Wow, this took the prompt to whole new level. You went deep with this one and I think you will find it touches a nerve in a lot of us.

Anyone who puts effort, heart, desire, and time into creating something that represents themselves does so not only for self-satisfaction but in some way seeking validation of what they perceive themselves to be. We all want to be acknowledged, validated, told we are worthy and our efforts count.

I can't help you with this feeling other than to say I read your words and I like them. And I, like you, want to be relevant with my efforts.

Amanda said...

Well, you've chosen two fields that inspire lots of fear of lack of recognition - performing and writing. It's like we're a bunch of suckers, or something. Being prolific, really, is so, so important. Keep going. Even if you think no one cares, or no one is reading, or watching, keep going. Someone is.

Ty Unglebower said...

Random Girl- Thank you for reading and liking my words. (The feeling is mutual.)

And I agree with you that there is some sense of wanting to touch other people with what we create. I know there are writers who say they write only for themselves, and for nobody else. That it doesn't matter if it is never read by anyone. And in some level I suppose that is true, but I often think that mindset is suspect. Perhaps I am not being fair. I write a journal which is for me only, but when I write blogs and articles and get paid for same, I do hope people read them, despite still getting a check.
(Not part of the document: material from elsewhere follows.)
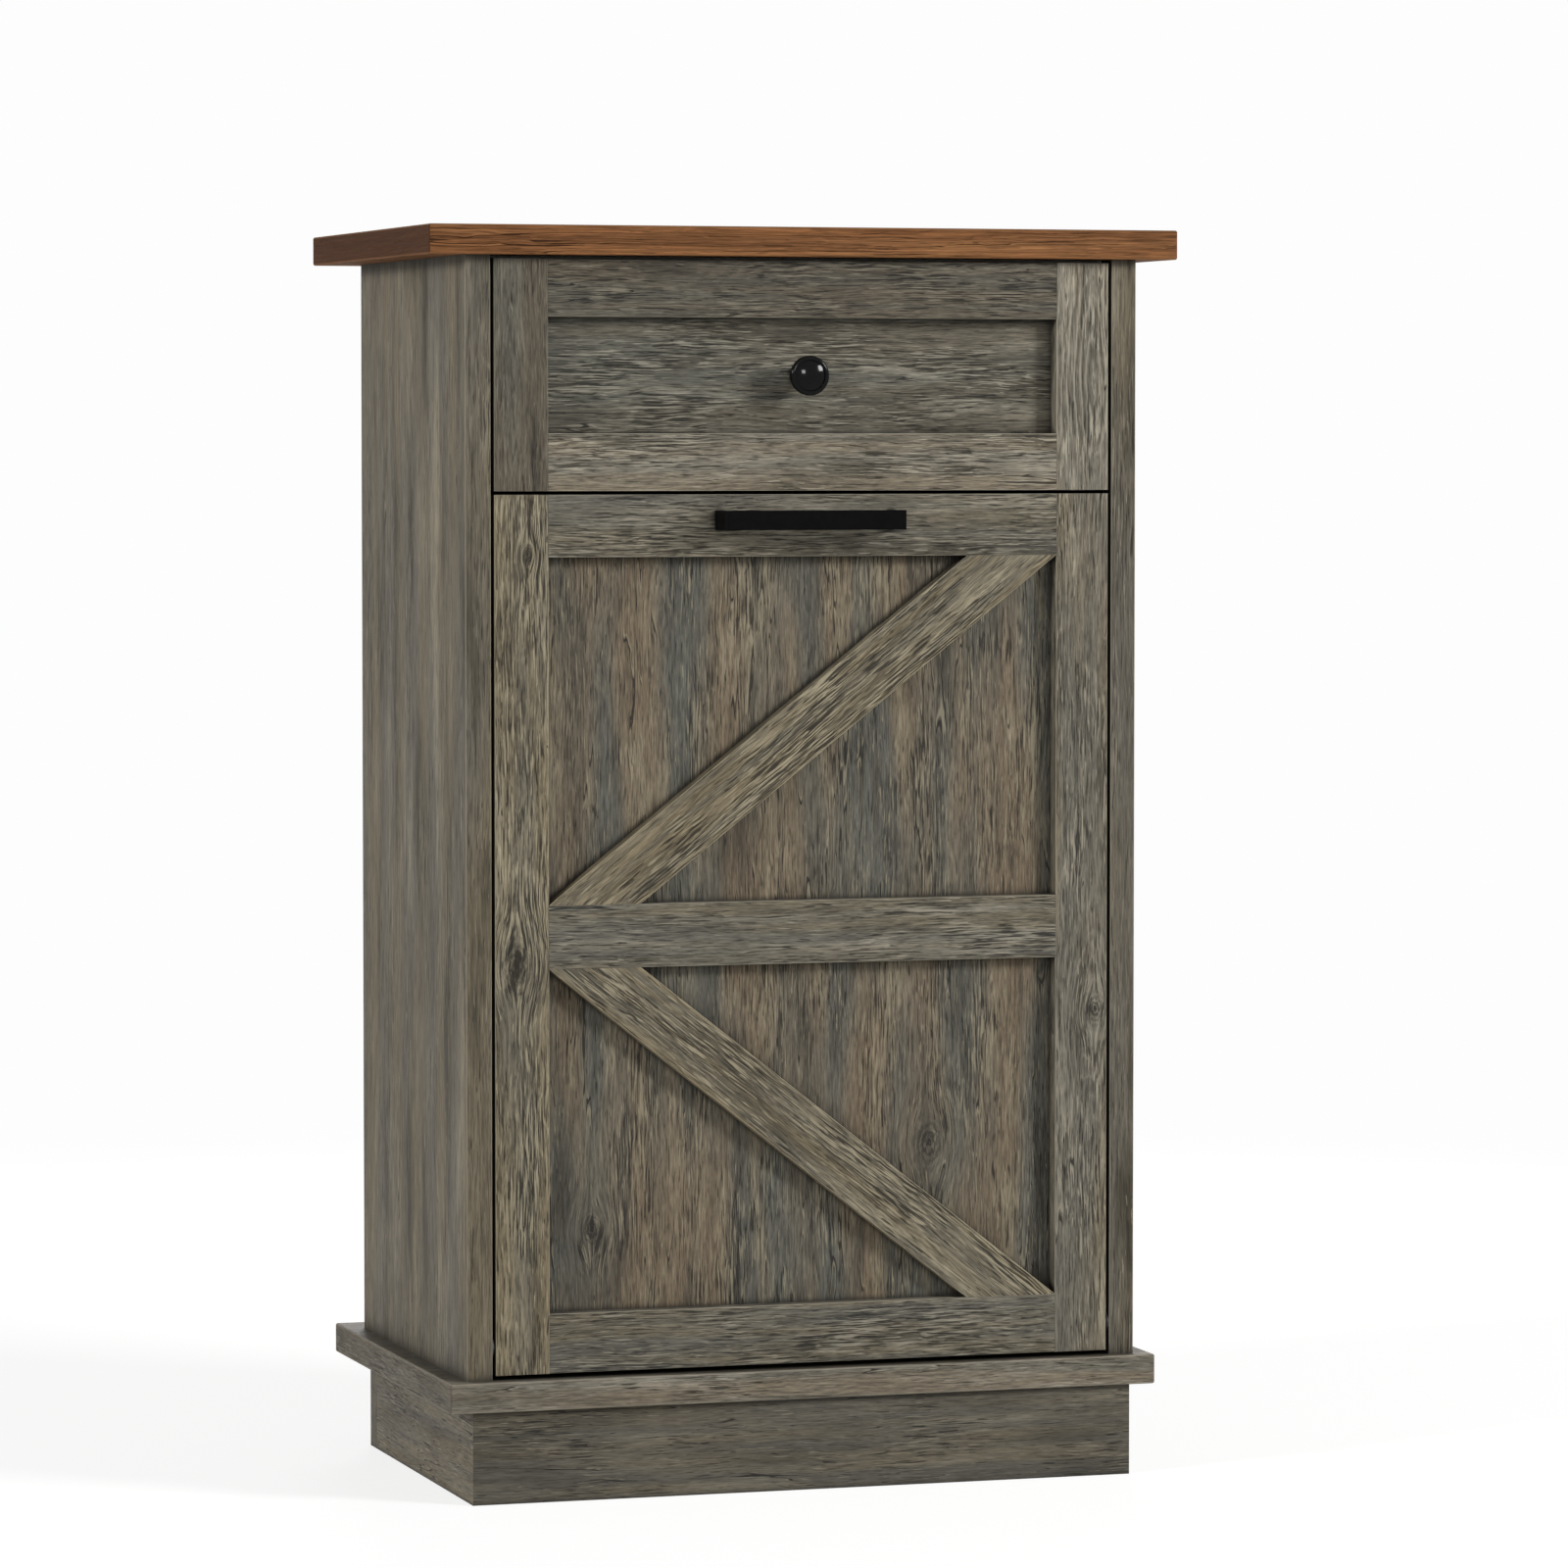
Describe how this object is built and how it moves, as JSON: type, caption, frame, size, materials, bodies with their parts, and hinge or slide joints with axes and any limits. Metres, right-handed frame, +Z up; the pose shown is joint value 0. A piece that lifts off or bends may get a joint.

Amanda- Yes, they are two of the most "audience" oriented endeavors around. And like I said, I know I am good at both. I have received plenty of compliments on both. But the compliments have been self contained. They have not as of yet opened up new avenues for my talents. They have not yet been a stepping stone, and sometimes I fear they never will be, ergo the post above.

But you are right...one most keep doing them and doing them. I keep writing and writing, (and could do more than I do), and I hope to keep acting and acting. Even long before anybody sees me do it, I hope to keep alive the passion to create and present more theatre.